Abstract

This article analyses the architectural complexes of industrial forecourts that emerged in the USSR between the late 1920s and early 1940s and their cultural and symbolic role. The author evaluates the phenomenon of the pre-factory entrance area in a global context, showing that the organisation of the contact zone between the factory and the city had been used in the Russian tradition of the eighteenth – early nineteenth centuries and, more recently, in the US and Western Europe in the early twentieth century. The author analyses 45 cases of Soviet urban planning during industrialisation and distinguishes three main types of contact zones, i. e. arterial, junction, and isolated. The rarest variety of the junction type is a welldeveloped factory forecourt, which comprises different facilities of administrative, social, and cultural infrastructure, and, in addition, possesses special symbolic and memorial significance. Only six out of 45 meet this definition, namely, in Makeevka, Saratov, Volgograd, Magnitogorsk, Yekaterinburg, and Novokuznetsk.
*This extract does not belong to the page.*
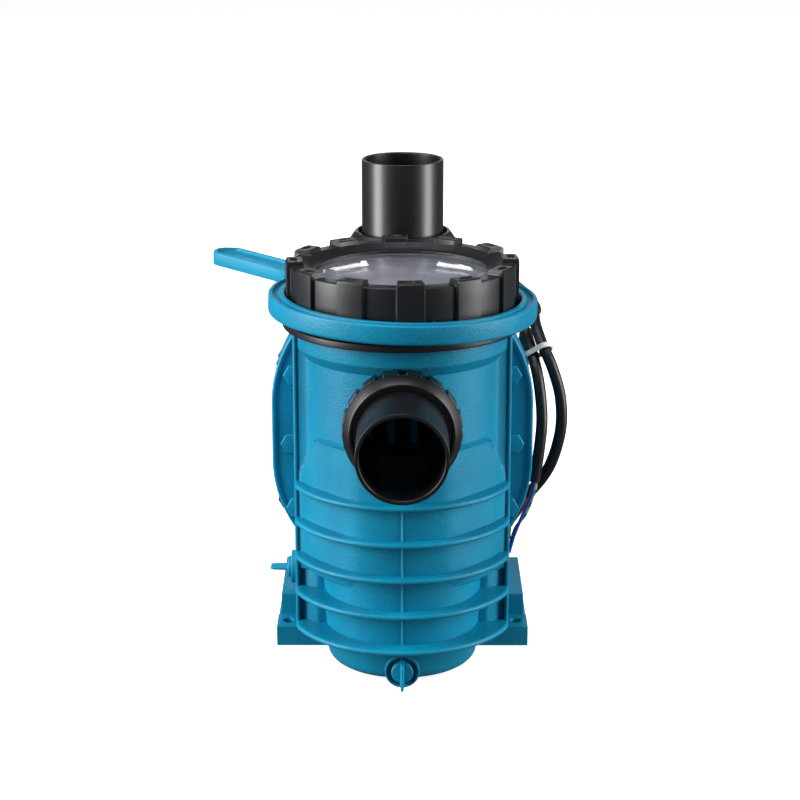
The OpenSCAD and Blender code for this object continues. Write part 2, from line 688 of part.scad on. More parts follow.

Considering these cases, the author demonstrates that it was the landscape of these squares that stimulated the formation of cultural mythology, with the emergence of cultural artifacts, like the tank monument in the square of the Volgograd Tractor Plant or A. P. Bannikov’s mausoleum in the square of the Ural Heavy Machine-Building Plant. In four cases (Volgograd, Magnitogorsk, Yekaterinburg, Novokuznetsk), these factory forecourts were turned into places for rallies and meetings and became elements of the visual standard of representation for these locations, and acquired the status of places of historical memory. These townplanning ensembles, which manifest threefold architectural, social, and symbolic uniqueness, ought to be considered extremely valuable, therefore requiring a cautious policy of cultural heritage preservation, which is especially important in the context of partial deindustrialisation of Russian cities.